Despite the technical end of the recession, though, unemployment remains near 10 per cent, and the national mood is one of economic anxiety, not optimism. There are fears that a “double-dip” recession is just around the corner. “I think the Reagan lesson is that the trend in the economy in 1983-84 was so positive,” Franklin says, “Even though the absolute levels of unemployment were still high, they were coming down and GDP and real income were all rising sharply in that period—that positive momentum is why he could take credit and get political credit for it.”
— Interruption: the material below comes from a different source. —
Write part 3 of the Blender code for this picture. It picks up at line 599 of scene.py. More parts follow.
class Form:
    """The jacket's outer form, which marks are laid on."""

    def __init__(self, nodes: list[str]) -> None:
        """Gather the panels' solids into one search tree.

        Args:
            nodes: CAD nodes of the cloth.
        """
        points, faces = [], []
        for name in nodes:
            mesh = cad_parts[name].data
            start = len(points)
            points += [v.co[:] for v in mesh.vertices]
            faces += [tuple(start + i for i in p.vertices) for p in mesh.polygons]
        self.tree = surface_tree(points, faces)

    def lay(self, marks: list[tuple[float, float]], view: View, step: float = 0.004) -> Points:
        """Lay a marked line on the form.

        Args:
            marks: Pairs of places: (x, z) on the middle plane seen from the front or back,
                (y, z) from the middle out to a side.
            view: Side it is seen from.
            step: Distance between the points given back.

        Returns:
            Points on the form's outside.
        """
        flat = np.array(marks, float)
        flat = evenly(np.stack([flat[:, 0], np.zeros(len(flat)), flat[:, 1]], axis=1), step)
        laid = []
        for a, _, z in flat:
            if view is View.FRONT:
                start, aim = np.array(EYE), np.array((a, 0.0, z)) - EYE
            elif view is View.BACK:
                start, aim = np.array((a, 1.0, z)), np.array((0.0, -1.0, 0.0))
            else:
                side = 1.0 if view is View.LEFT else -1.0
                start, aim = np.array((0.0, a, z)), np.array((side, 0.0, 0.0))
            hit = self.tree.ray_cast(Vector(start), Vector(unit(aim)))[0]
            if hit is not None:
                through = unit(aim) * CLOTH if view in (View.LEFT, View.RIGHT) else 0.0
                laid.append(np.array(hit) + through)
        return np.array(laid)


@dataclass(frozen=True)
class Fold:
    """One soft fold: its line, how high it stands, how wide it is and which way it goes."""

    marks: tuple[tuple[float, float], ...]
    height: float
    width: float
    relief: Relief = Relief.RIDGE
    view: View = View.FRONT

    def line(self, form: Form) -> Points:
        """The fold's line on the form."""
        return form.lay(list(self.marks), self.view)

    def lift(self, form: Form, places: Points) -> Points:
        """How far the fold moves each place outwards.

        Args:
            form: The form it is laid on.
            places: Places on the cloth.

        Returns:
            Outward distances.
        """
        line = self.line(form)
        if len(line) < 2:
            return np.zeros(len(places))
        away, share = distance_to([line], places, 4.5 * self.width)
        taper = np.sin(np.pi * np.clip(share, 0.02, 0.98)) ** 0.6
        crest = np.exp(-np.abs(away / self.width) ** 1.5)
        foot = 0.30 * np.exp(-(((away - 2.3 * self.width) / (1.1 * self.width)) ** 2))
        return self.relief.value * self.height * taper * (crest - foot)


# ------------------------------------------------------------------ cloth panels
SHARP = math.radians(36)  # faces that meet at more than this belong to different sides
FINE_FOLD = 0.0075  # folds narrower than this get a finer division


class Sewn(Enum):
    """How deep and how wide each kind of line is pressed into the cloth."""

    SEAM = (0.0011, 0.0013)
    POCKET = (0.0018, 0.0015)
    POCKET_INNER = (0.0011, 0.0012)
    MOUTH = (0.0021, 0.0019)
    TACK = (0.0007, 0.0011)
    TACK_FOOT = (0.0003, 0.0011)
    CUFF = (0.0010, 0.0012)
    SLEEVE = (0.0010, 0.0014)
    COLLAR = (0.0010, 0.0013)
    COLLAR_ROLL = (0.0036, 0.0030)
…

Unless that happens, Obama faces a rough ride ahead. His next agenda items are unlikely to unite Americans behind them: energy legislation that may include some restrictions on greenhouse gas emissions; his plans to allow the Bush tax cuts for upper-income earners to expire; and immigration reform. Perhaps there was a spin strategy behind Gibbs raising the possibility of losing the House in November—given that analysts put the potential losses anywhere from 20 to 60 seats (Republicans need to gain 40 to take control, though GOP lawmakers are also polling poorly in this anti-incumbent climate). “It’s to the Democrats’ advantage to play up the possible losses,” notes Franklin. “Suppose they only lose 28 seats—that will be more than Reagan, but will look like a triumph.” And Obama could use one of those.